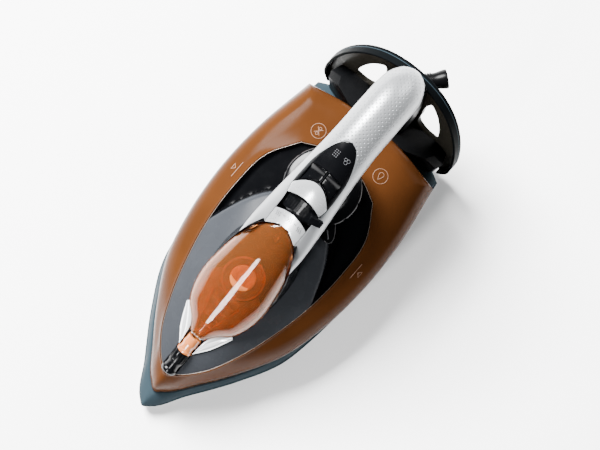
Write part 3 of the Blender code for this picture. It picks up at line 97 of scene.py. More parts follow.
# Outlines: a side from the tip to the rear corner, then the rear edge to the middle.
SKIRT_SIDE = [(0, 0, 8.5), (2.4, 3.8, 8.5), (24, 18.8, 8.5), (55, 39.2, 8.5), (82, 52.9, 8.5),
              (108, 58, 8.5), (150, 60.6, 8.5), (194, 60, 8.5), (243, 53, 8.5)]
SKIRT_REAR = [(243, 53, 8.5), (246.6, 46, 8.5), (247.4, 0, 8.5)]
TANK_FOOT_SIDE = [(13.5, 0, 21), (17, 5.2, 21), (36, 20.4, 21), (60, 36.6, 21), (86, 49.1, 21),
                  (110, 54.8, 21), (150, 57.6, 21), (192, 57, 21), (234, 51, 21)]
TANK_FOOT_REAR = [(234, 51, 21), (238, 26, 21), (239.5, 0, 21)]
TANK_BELT_SIDE = [(15.5, 0, 30), (19, 5, 30), (38, 20.3, 31), (62, 37, 33), (88, 51, 35),
                  (112, 57.5, 36), (150, 61.95, 37), (190, 60.9, 38), (234, 53.9, 38)]
TANK_BELT_REAR = [(234, 53.9, 38), (238.4, 27, 38), (240, 0, 38)]
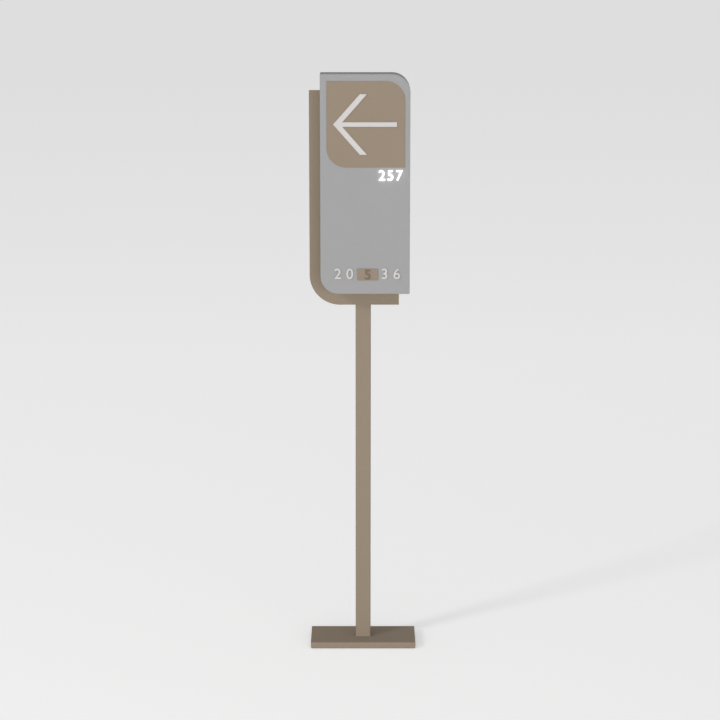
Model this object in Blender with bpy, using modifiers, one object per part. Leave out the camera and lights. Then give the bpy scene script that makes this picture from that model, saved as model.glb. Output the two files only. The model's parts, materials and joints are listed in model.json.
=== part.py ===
"""Free-standing directional sign.

A heavy base plate carries a square post. A thin rear plate is bolted to the top of the post, and a folded
sheet box with a lit legend sits in front of it, set to the right and upwards. +X is right, -Y is the side
that is read, +Z is up, and the origin is on the floor under the middle of the base.
"""
import math

import bmesh
import bpy
from mathutils import Vector

MM = 0.001

# Clearances
SEAT_GAP = 0.3 * MM
SLIDE_PLAY = 0.3 * MM
SCREW_PLAY = 0.5 * MM
THREAD_PLAY = 0.3 * MM

# Base plate and mat
BASE_WIDTH = 350 * MM
BASE_DEPTH = 170 * MM
BASE_THICKNESS = 20 * MM
BASE_CORNER = 3 * MM
BASE_EDGE = 0.8 * MM
MAT_THICKNESS = 1.5 * MM
MAT_INSET = 3 * MM

# Way of the supply cable through the base
CABLE_GROOVE_WIDTH = 10 * MM
CABLE_GROOVE_DEPTH = 10 * MM
CABLE_POCKET_RADIUS = 10 * MM
CABLE_POCKET_DEPTH = 11 * MM
CABLE_HOLE_RADIUS = 7 * MM
FOOT_BUSH_WALL = 2.2 * MM
FOOT_BUSH_FLANGE = 1.5 * MM
FOOT_BUSH_LENGTH = 18 * MM

# Post, the block in its foot and the cap on its top
POST_SIDE = 50 * MM
POST_WALL = 3 * MM
POST_CORNER = 4 * MM
POST_INNER_CORNER = 1 * MM
POST_LENGTH = 1800 * MM
FOOT_BLOCK_HEIGHT = 60 * MM
FOOT_BOLT_EDGE = 7.7 * MM
FOOT_TAP_DEPTH = 20 * MM
FOOT_SCREW_RISE = 18 * MM
FOOT_SCREW_PITCH = 24 * MM
CAP_THICKNESS = 2.5 * MM
CAP_PLUG_DEPTH = 16 * MM
CAP_PLUG_WALL = 2.4 * MM

# Rear plate, and how far it rises above the post
REAR_WIDTH = 291 * MM
REAR_HEIGHT = 698.5 * MM
REAR_THICKNESS = 5 * MM
REAR_CORNER = 99 * MM
REAR_EDGE = 0.5 * MM
REAR_LEFT_REACH = 174.5 * MM
REAR_RISE = 37.4 * MM

# Box in front of the rear plate: its size, and its steps from the plate's top left corner
BOX_WIDTH = 287.5 * MM
BOX_HEIGHT = 707 * MM
BOX_DEPTH = 75 * MM
BOX_CORNER = 58 * MM
BOX_STEP_RIGHT = 36.5 * MM
BOX_STEP_UP = 57.5 * MM
SHEET = 2 * MM
BEND_RADIUS = 2.5 * MM
TRAY_FLANGE = 24 * MM
TRAY_PLAY = 0.5 * MM

# Drain slots in the bottom of the box
DRAIN_COUNT = 3
DRAIN_LENGTH = 20 * MM
DRAIN_WIDTH = 4 * MM
DRAIN_END_RADIUS = 1.9 * MM
DRAIN_PITCH = 34 * MM
DRAIN_FROM_FACE = 16 * MM

# Joint between box, rear plate and post
HEAD_BOLT_COUNT = 4
HEAD_BOLT_TOP_EDGE = 50 * MM
HEAD_BOLT_LOW_EDGE = 60 * MM
RIVET_BARREL_RADIUS = 5.5 * MM
RIVET_FLANGE_RADIUS = 8.5 * MM
RIVET_FLANGE_THICKNESS = 1.2 * MM
RIVET_BULB_RADIUS = 7.2 * MM
RIVET_BULB_LENGTH = 4.5 * MM
RIVET_TAIL_LENGTH = 9 * MM
PLATE_SCREW_MARGIN = 40 * MM
PLATE_TAP_DEPTH = 4.2 * MM
HEAD_BUSH_RADIUS = 7.7 * MM
HEAD_BUSH_WALL = 2.2 * MM
HEAD_BUSH_FLANGE_WIDTH = 3.3 * MM
HEAD_BUSH_FLANGE = 1.5 * MM
HEAD_BUSH_LIP = 0.9 * MM
EDGE_SCREW_MARGIN = 60 * MM
EDGE_SCREW_FROM_ARC = 40 * MM

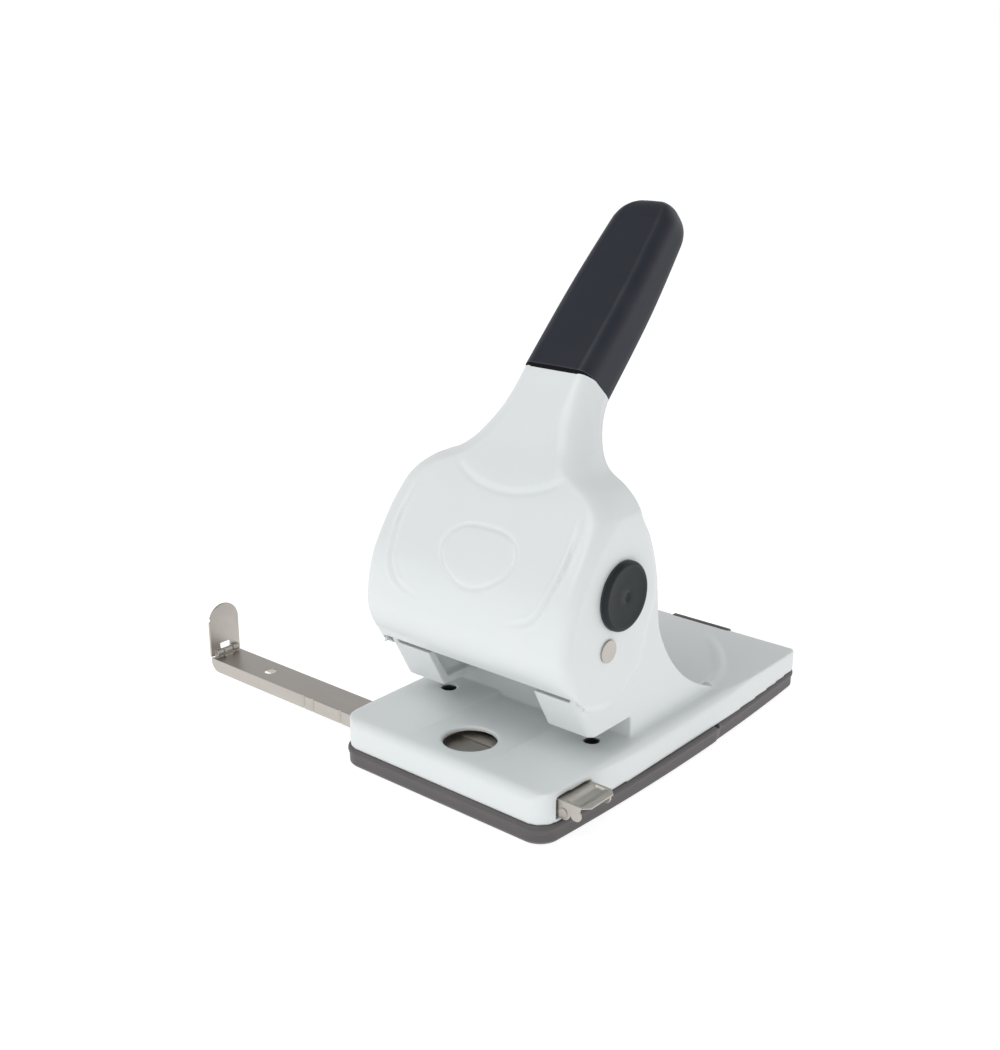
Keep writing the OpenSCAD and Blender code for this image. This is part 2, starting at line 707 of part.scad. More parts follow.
// Folding paper stop: upright plate with a round top and two knuckles
stop_half = 8.7;
stop_top = 42.3;
stop_slot_half = 3;
stop_slot_top = 22.6;
stop_notch_z = 35.6;               // small notch in the front edge
stop_t = 1;
module stop_paddle() {
    color(nickel) difference() {
        union() {
            translate([-stop_x - stop_t / 2, ruler_y, 0]) rotate([90, 0, 90])
            linear_extrude(stop_t) difference() {
                union() {
                    translate([-stop_half, 17.2]) square([2 * stop_half, stop_top - stop_half - 17.2]);
                    translate([0, stop_top - stop_half]) circle(r = stop_half);
                }
                translate([-stop_slot_half, 10]) square([2 * stop_slot_half, stop_slot_top - 10]);
                translate([-stop_half, stop_notch_z]) circle(r = 1);
            }
            for (s = [-1, 1]) {
                low = ruler_y + s * (middle_knuckle + knuckle_gap + end_knuckle / 2) - end_knuckle / 2;
                rod_y(low, low + end_knuckle, stop_knuckle_r, stop_hinge);
                block([-stop_x, low, stop_hinge[1] - stop_knuckle_r],
                      [stop_hinge[0], low + end_knuckle, stop_hinge[1] + stop_knuckle_r]);
            }
        }
        rod_y(ruler_y - 20, ruler_y + 20, stop_pin_r + running, stop_hinge);
    }
}

// Dark tray under the front of the base: catches the chips and swings down
seam_y = 70;
bead = 1.2;
tray_floor = 2;
tab_below_deck = 0.2;             // the rear tab's top, below the deck's rear edge
module tray_walls(d, z0, z1, y0, y1) {
    translate([0, 0, z0]) linear_extrude(z1 - z0) intersection() {
        base_plan(d);
        translate([-100, y0]) square([200, y1 - y0]);
    }
}

module chip_tray() {
    rear = tray_hinge[0] + 2.7;
    color(dark_rubber) difference() {
        union() {
            tray_walls(0.6, 0, 5.4, -100, rear);
            tray_walls(bead, 5.4, tray_h, -100, rear);
            tray_walls(-wall - 1, tray_h - 1, tray_h + 1.4, -100, 55);
        }
        translate([0, 0, tray_floor]) linear_extrude(30) intersection() {
            base_plan(-wall - 2.4);
            translate([-100, -100]) square([200, 100 + tray_hinge[0] - 3.2]);
        }
        block([-100, tray_hinge[0], tray_h - 1.1], [100, 100, tray_h + 3]);
        block([-100, 40, tray_h], [100, 100, 20]);
        // Round the rear edge about the hinge rod, and notch it for the pad's ears
        along_x(-80, 80) difference() {
            translate([tray_hinge[0], -1]) square([5, 1 + tray_hinge[1]]);
            translate(tray_hinge) circle(r = 2.7);
        }
        rod_x(-80, 80, tray_rod_r + running, tray_hinge);
        for (x = [-30, 30]) block([x - 4.3, tray_hinge[0] - 3.3, -1], [x + 4.3, 100, 20]);
    }
}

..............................

» **Directions**
Write out each line exactly as it appears, from the line with "Model this object" up to and including the line with "FOOT_BUSH_LENGTH = 18 * MM".

» **Finished answer**
Model this object in Blender with bpy, using modifiers, one object per part. Leave out the camera and lights. Then give the bpy scene script that makes this picture from that model, saved as model.glb. Output the two files only. The model's parts, materials and joints are listed in model.json.
=== part.py ===
"""Free-standing directional sign.

A heavy base plate carries a square post. A thin rear plate is bolted to the top of the post, and a folded
sheet box with a lit legend sits in front of it, set to the right and upwards. +X is right, -Y is the side
that is read, +Z is up, and the origin is on the floor under the middle of the base.
"""
import math

import bmesh
import bpy
from mathutils import Vector

MM = 0.001

# Clearances
SEAT_GAP = 0.3 * MM
SLIDE_PLAY = 0.3 * MM
SCREW_PLAY = 0.5 * MM
THREAD_PLAY = 0.3 * MM

# Base plate and mat
BASE_WIDTH = 350 * MM
BASE_DEPTH = 170 * MM
BASE_THICKNESS = 20 * MM
BASE_CORNER = 3 * MM
BASE_EDGE = 0.8 * MM
MAT_THICKNESS = 1.5 * MM
MAT_INSET = 3 * MM

# Way of the supply cable through the base
CABLE_GROOVE_WIDTH = 10 * MM
CABLE_GROOVE_DEPTH = 10 * MM
CABLE_POCKET_RADIUS = 10 * MM
CABLE_POCKET_DEPTH = 11 * MM
CABLE_HOLE_RADIUS = 7 * MM
FOOT_BUSH_WALL = 2.2 * MM
FOOT_BUSH_FLANGE = 1.5 * MM
FOOT_BUSH_LENGTH = 18 * MM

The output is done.